Disloyal or generally poor coaches, injury-prone players, overrated players (for their contract value) and players who have kicked stones or phoned it in as a means to ditch their contract have been the Achilles’ heel of a Wests Tigers team desperate to get back to finals footy and into the premiership mix.
Should they poach Mitchell, it will be one of the biggest signings in the clubs history. This, combined with the stability bought by current premiership-winning coach Michael Maguire, a center of excellence on the way and the chance to untether themselves from underperforming players devouring an absurd amount of precious salary cap within the next two seasons could see the signing of Mitchell as the catalyst for the Wests Tigers to enter the fabled premiership window.
It seems a no-brainer that the signing would undoubtedly have much more upside than downside for the struggling club.
For Mitchell however, it seems every wannabe, has-been and everyone in between feels a need to spew out a diatribe of reasons as to why he should stay at a club where he is clearly unhappy despite his premiership successes. In doing so, however, they are ignoring the (non-financial) reasons why making the move to Wests Tigers could be the best thing he could do for his career and himself.
Clearly to play in a team with premiership potential is nothing new for Mitchell. But to do so at a team like the Wests Tigers would be extraordinary.
The Tigers are not the heavy hitters the Roosters are and he has never experienced playing for an NRL team where every match in the season could cost you your season.
At the Roosters, he has the best of everything; outstanding facilities, a rich club, a star-studded team around him and one of the all-time great coaches at the helm. He has never had to consistently push himself when the going gets tough and has (infamously) faded in and out of games.
This has been acceptable because the vast majority of the team alongside him are current or former State of Origin or Tier 1 international representatives (in this year’s grand final, for example, 12 of his 16 his teammates fell into this category.)
There will be no such luxury at Wests Tigers.

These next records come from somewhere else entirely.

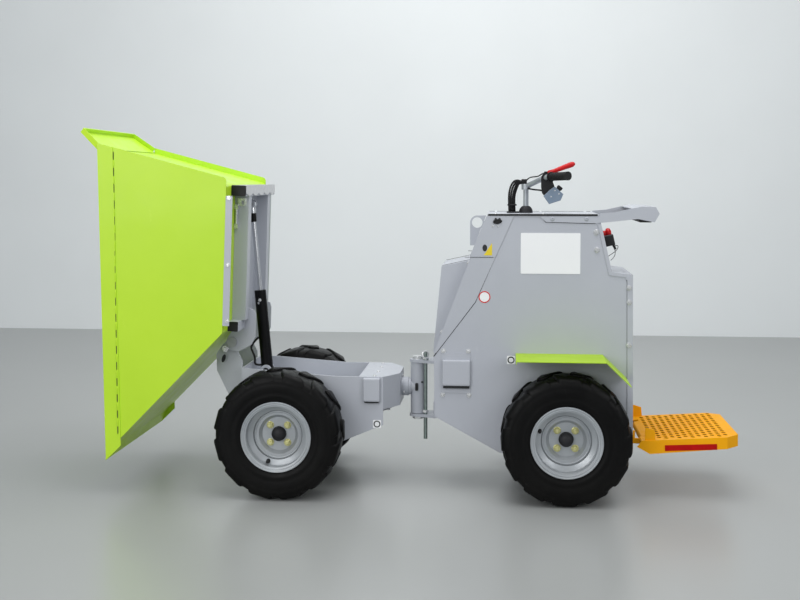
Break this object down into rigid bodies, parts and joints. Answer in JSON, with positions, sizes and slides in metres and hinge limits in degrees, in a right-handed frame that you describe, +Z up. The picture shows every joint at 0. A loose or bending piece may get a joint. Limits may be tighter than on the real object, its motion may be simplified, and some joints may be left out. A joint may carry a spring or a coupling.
{
  "type": "articulated site dumper",
  "caption": "Compact articulated site dumper with a tipped open skip, powered axles, sheet-metal rear body, handlebar and folding rider step.",
  "frame": {"origin": "ground level under the middle of the machine's length and width", "axes": "+X to the rear of the machine, +Z up, so the left side faces -Y"},
  "size_m": [2.6711, 0.84, 1.5011],
  "materials": {
    "paint_grey": "satin",
    "paint_lime": "gloss",
    "tyre_rubber": "matte",
    "rim_silver": "satin",
    "zinc_steel": "satin",
    "axle_black": "satin",
    "paint_black": "gloss",
    "chrome_rod": "polished",
    "black_plastic": "matte",
    "black_rubber": "matte",
    "paint_yellow": "satin",
    "red_metal": "gloss",
    "box_blue_grey": "satin",
    "red_plastic": "gloss",
    "label_white": "gloss",
    "battery_case": "matte"
  },
  "bodies": {
    "front_frame": {"front_chassis": "paint_grey", "front_axle": "axle_black", "front_box_cover": "paint_grey"},
    "roll_pivot": {"pivot_block": "paint_grey"},
    "rear_body": {"pivot_bracket": "paint_grey", "kingpin": "zinc_steel", "lock_pin": "zinc_steel", "body_sides": "paint_grey", "sloping_bulkhead": "paint_grey", "top_cover": "paint_grey", "console_panel": "paint_grey", "rear_cover": "paint_grey", "belly_plate": "paint_grey", "nose_cover": "paint_grey", "upper_hood": "paint_grey", "lifting_eye": "paint_grey", "battery_pack": "battery_case", "mudguards": "paint_lime", "side_box_cover": "paint_grey", "label_plates": "label_white", "guard_hoop": "paint_grey", "guard_pad": "black_rubber", "stop_button": "red_plastic", "stop_housing": "black_plastic", "post_bearing": "axle_black", "control_loom": "black_rubber", "rear_axle": "axle_black", "step_brackets": "paint_yellow"},
    "skip": {"skip_shell": "paint_lime", "skip_rim_bands": "paint_lime", "spill_guard": "paint_lime", "tip_frame": "paint_grey", "tube_end_caps": "black_plastic", "tip_pins": "zinc_steel", "floor_angles": "paint_grey", "skip_latch": "zinc_steel"},
    "ram_barrel": {"ram_barrel": "paint_black"},
    "ram_rod": {"ram_rod": "chrome_rod"},
    "handlebar": {"handlebar": "rim_silver", "hand_grips": "black_rubber", "lever_clamp": "black_plastic", "brake_lever": "red_metal", "control_box": "box_blue_grey"},
    "step": {"step_platform": "paint_yellow"},
    "wheel_front_left": {"tyre_front_left": "tyre_rubber", "rim_front_left": "rim_silver", "hub_front_left": "axle_black"},
    "wheel_front_right": {"tyre_front_right": "tyre_rubber", "rim_front_right": "rim_silver", "hub_front_right": "axle_black"},
    "wheel_rear_left": {"tyre_rear_left": "tyre_rubber", "rim_rear_left": "rim_silver", "hub_rear_left": "axle_black"},
    "wheel_rear_right": {"tyre_rear_right": "tyre_rubber", "rim_rear_right": "rim_silver", "hub_rear_right": "axle_black"}
  },
  "joints": [
    {"name": "frame_roll", "type": "hinge", "parent": "front_frame", "child": "roll_pivot", "pos_m": [-0.0445, 0, 0.401], "axis": [1, 0, 0], "range_deg": [-8, 8]},
    {"name": "steering_pivot", "type": "hinge", "parent": "roll_pivot", "child": "rear_body", "pos_m": [0.0255, 0, 0.4], "axis": [0, 0, 1], "range_deg": [-25, 25]},
    {"name": "skip_tip", "type": "hinge", "parent": "front_frame", "child": "skip", "pos_m": [-0.7495, 0, 0.605], "axis": [0, 1, 0], "range_deg": [0, 88]},
    {"name": "ram_swing", "type": "hinge", "parent": "front_frame", "child": "ram_barrel", "pos_m": [-0.6325, 0, 0.465], "axis": [0, 1, 0], "range_deg": [0, 82.11]},
    {"name": "ram_slide", "type": "slide", "parent": "ram_barrel", "child": "ram_rod", "axis": [-0.0887, 0, 0.9961], "range_m": [-0.2463, 0]},
    {"name": "handlebar_turn", "type": "hinge", "parent": "rear_body", "child": "handlebar", "pos_m": [0.4825, 0, 1.2], "axis": [0, 0, 1], "range_deg": [-30, 30]},
    {"name": "step_fold", "type": "hinge", "parent": "rear_body", "child": "step", "pos_m": [0.9665, 0, 0.222], "axis": [0, -1, 0], "range_deg": [0, 90]},
    {"name": "wheel_spin_front_left", "type": "hinge", "parent": "front_frame", "child": "wheel_front_left", "pos_m": [-0.5145, -0.32, 0.26], "axis": [0, 1, 0], "continuous": true},
    {"name": "wheel_spin_front_right", "type": "hinge", "parent": "front_frame", "child": "wheel_front_right", "pos_m": [-0.5145, 0.32, 0.26], "axis": [0, 1, 0], "continuous": true},
    {"name": "wheel_spin_rear_left", "type": "hinge", "parent": "rear_body", "child": "wheel_rear_left", "pos_m": [0.6405, -0.32, 0.26], "axis": [0, 1, 0], "continuous": true},
    {"name": "wheel_spin_rear_right", "type": "hinge", "parent": "rear_body", "child": "wheel_rear_right", "pos_m": [0.6405, 0.32, 0.26], "axis": [0, 1, 0], "continuous": true}
  ],
  "couplings": [
    {"joint": "ram_swing", "follows": "skip_tip", "ratio": 0.93247},
    {"joint": "ram_slide", "follows": "skip_tip", "m_per_rad": -0.16023}
  ]
}
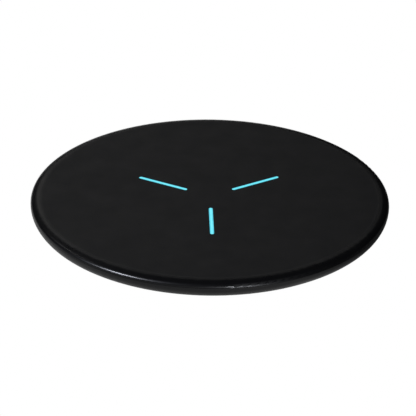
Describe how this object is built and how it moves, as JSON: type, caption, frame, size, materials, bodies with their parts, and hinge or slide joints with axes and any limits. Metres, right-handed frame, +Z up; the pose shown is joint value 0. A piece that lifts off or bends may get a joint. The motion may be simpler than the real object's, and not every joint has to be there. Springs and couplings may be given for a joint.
{
  "type": "wireless charging pad",
  "caption": "Slim round black wireless charging pad with a rolled edge, three flush cyan light bars in the top face and a USB-C inlet in the rear rim.",
  "frame": {"origin": "middle of the plane that the feet stand on", "axes": "+Z up through the top face, -Y towards the front, +Y towards the inlet at the back"},
  "size_m": [0.1, 0.0999, 0.006],
  "materials": {
    "cover_black": "moulded black with a fine matt spray coat",
    "shell_black": "moulded black, satin, with a fine spark texture",
    "light_guide": "clear cyan light guide, flush and evenly lit",
    "reflector_film": "thin white reflecting film",
    "circuit_board": "green solder mask over copper tracks",
    "foam": "dark closed-cell foam",
    "led_package": "white package with a pale lens",
    "resistor": "black glazed chip with tinned ends",
    "flex_ribbon": "amber polyimide with copper lines",
    "socket_plastic": "off-white moulded socket",
    "litz_copper": "enamelled copper strands, twisted",
    "lead_sleeve": "enamelled strands in a thin sleeve",
    "adhesive_tape": "thin double-sided tape",
    "ferrite": "sintered dark grey, fine grain",
    "shield_aluminium": "rolled sheet, bare",
    "thermistor_epoxy": "black dipped bead",
    "screw_steel": "bright zinc plate",
    "inlet_steel": "stamped stainless",
    "inlet_plastic": "black moulded insulator",
    "contact_gold": "gold plated strip",
    "chip_resin": "moulded black resin, laser-etched satin",
    "inductor_ferrite": "pressed metal powder, grey",
    "crystal_can": "plated lid",
    "capacitor_ceramic": "tan ceramic with tinned ends",
    "thermal_silicone": "soft blue-grey gap pad",
    "ballast_steel": "blanked mild steel, light oxide",
    "screw_black": "black zinc plate",
    "foot_rubber": "soft matt rubber",
    "label_film": "blank dark polyester label"
  },
  "bodies": {
    "root": {"top_cover": "cover_black", "bottom_shell": "shell_black", "light_bar_front": "light_guide", "light_bar_right": "light_guide", "light_bar_left": "light_guide", "light_mask": "reflector_film", "led_board": "circuit_board", "led_board_pad": "foam", "led_front": "led_package", "led_right": "led_package", "led_left": "led_package", "led_resistors": "resistor", "led_flex": "flex_ribbon", "flex_connector": "socket_plastic", "transmit_coil": "litz_copper", "coil_leads": "lead_sleeve", "coil_tape": "adhesive_tape", "ferrite_shield": "ferrite", "base_tape": "adhesive_tape", "shield_plate": "shield_aluminium", "thermistor": "thermistor_epoxy", "main_board": "circuit_board", "board_screws": "screw_steel", "usb_c_shell": "inlet_steel", "usb_c_tongue": "inlet_plastic", "usb_c_contacts": "contact_gold", "controller_chip": "chip_resin", "power_chips": "chip_resin", "regulator": "chip_resin", "input_inductor": "inductor_ferrite", "crystal": "crystal_can", "sense_resistor": "resistor", "resonant_capacitors": "capacitor_ceramic", "bulk_capacitors": "capacitor_ceramic", "small_capacitors": "capacitor_ceramic", "small_resistors": "resistor", "thermal_pad": "thermal_silicone", "ballast_plate": "ballast_steel", "ballast_tape": "adhesive_tape", "case_screws": "screw_black", "foot_front_left": "foot_rubber", "foot_front_right": "foot_rubber", "foot_rear_left": "foot_rubber", "foot_rear_right": "foot_rubber", "rating_label": "label_film"}
  },
  "joints": []
}
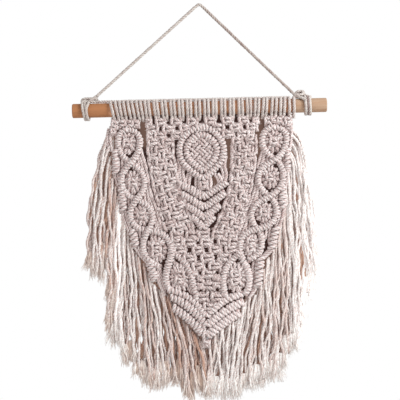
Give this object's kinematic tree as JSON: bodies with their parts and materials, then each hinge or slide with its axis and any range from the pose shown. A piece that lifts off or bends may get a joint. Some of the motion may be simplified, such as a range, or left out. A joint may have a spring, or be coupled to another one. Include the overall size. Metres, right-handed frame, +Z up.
{
  "type": "macrame wall hanging with dowel",
  "caption": "Knotted cotton cord hanging on a wooden dowel, with a pointed lower edge, a long fringe and a cord to hang it from a nail",
  "frame": {"origin": "underside of the hanger cord's top bend, where it rests on a nail", "axes": "X runs along the dowel to the right as seen from the front, -Y faces the viewer, +Z is up"},
  "size_m": [0.305, 0.0246, 0.4747],
  "materials": {
    "pale_wood": "sanded, bare wood",
    "natural_cotton": "twisted cotton cord, matte"
  },
  "bodies": {
    "root": {"dowel": "pale_wood", "lark_heads": "natural_cotton", "knotted_panel": "natural_cotton", "fringe_left": "natural_cotton", "fringe_right": "natural_cotton", "hanger_tie_left": "natural_cotton", "hanger_tie_right": "natural_cotton", "hanger": "natural_cotton"}
  },
  "joints": []
}
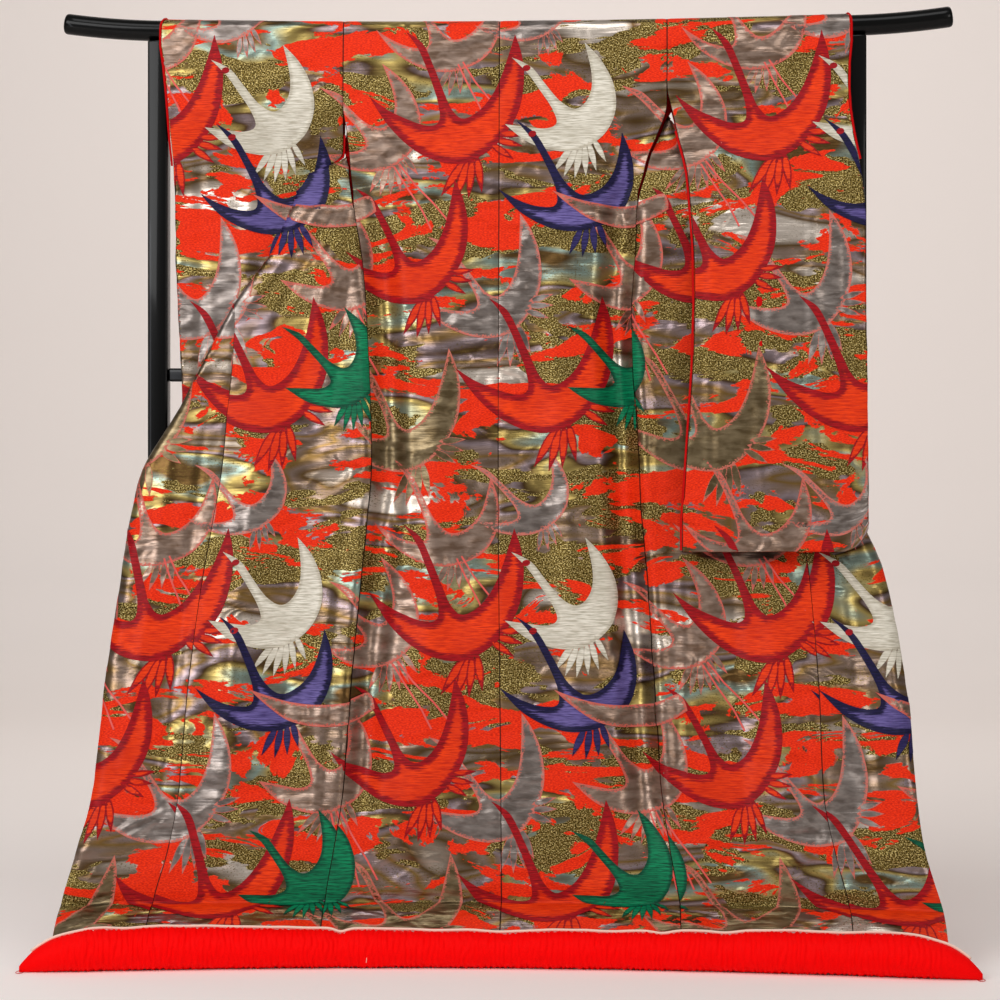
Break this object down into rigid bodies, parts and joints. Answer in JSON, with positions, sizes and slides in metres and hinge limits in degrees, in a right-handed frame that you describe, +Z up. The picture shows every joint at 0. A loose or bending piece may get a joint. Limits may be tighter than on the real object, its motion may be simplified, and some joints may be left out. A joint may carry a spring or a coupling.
{
  "type": "uchikake wedding kimono on a kimono rack",
  "caption": "Trained bridal over-kimono in brocade with long sleeves and a padded hem, spread with its back shown over the bar of a black lacquered standing rack.",
  "frame": {"origin": "on the floor, under the middle of the whole part's box", "axes": "+Z up, the garment's back faces -Y, +X to the right as seen from there"},
  "size_m": [1.7048, 0.5581, 1.7668],
  "materials": {
    "brocade": "figured silk brocade, vermilion and gold with smooth foil threads",
    "collar_brocade": "folded brocade, gold and vermilion",
    "red_lining": "plain red silk",
    "red_padded_silk": "plain red silk gathered over wadding",
    "cream_piping": "cream silk piping cord",
    "black_lacquer": "wood under gloss black lacquer"
  },
  "bodies": {
    "root": {"back_left": "brocade", "back_right": "brocade", "front_left": "brocade", "front_right": "brocade", "okumi_left": "brocade", "okumi_right": "brocade", "sleeve_left": "brocade", "sleeve_right": "brocade", "collar_left": "collar_brocade", "collar_right": "collar_brocade", "cuff_left": "red_lining", "cuff_right": "red_lining", "inner_edge_left": "red_lining", "inner_edge_right": "red_lining", "hem_roll": "red_padded_silk", "hem_piping": "cream_piping", "top_bar": "black_lacquer", "post_left": "black_lacquer", "post_right": "black_lacquer", "foot_left": "black_lacquer", "foot_right": "black_lacquer", "mid_rail": "black_lacquer", "low_rail": "black_lacquer"}
  },
  "joints": []
}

When players fade out at Wests Tigers they lose. When multiple players fade, they get flogged. Mitchell will need to play consistently at his highest level for the full season.
He will need to stay in games longer, have more involvements, require greater fitness and mentally be more resilient than he has ever been at the Roosters just to keep the Tigers in the fight. Wests Tigers fans and club expectations will weigh more heavily because there will be no question he would be the marquee player and should be one of the top performers week in and week out.
However, it is this increased expectation and reliance that makes the Tigers a perfect fit. Mitchell has shown he wants the responsibility.
He is a fighter who we have seen time and again play at his best when he is in a scrap with his back to the wall. He has a strong desire to be the marquee man and strives to be a more complete player demanding excellence from himself and consistently wanting to prove he is the best on the field.
At the Wests Tigers, he will have nowhere to hide if he doesn’t measure up to his own expectations because they will be the expectations of his teammates, the club and the fans. Wests Tigers are also notoriously a team who fight hard for each other because of their lack of genuine x-factor talent.
Mitchell would thrive in a team where he has the potential to be the biggest fighter in a team of fighters, a rallying figure in a team of infinite underdogs.
If he can consistently be the player he strives to be in a team like the Wests Tigers, without battling for the spotlight in a sea of superstars, he will undoubtedly add to his representative tally. If he can take them to the premiership promised land, he will be remembered as one of the greatest players of his generation.
Opportunity sometimes presents itself in the most unlikely of places. Critics knew better when Johnathan Thurston left the Bulldogs for the Cowboys. They knew better when Greg Inglis left the Storm for the Rabbitohs.
Critics claim they know better now as well. But for Latrell Mitchell, the opportunity to achieve the greatness he demands from himself might just be provided in a Wests Tigers jersey.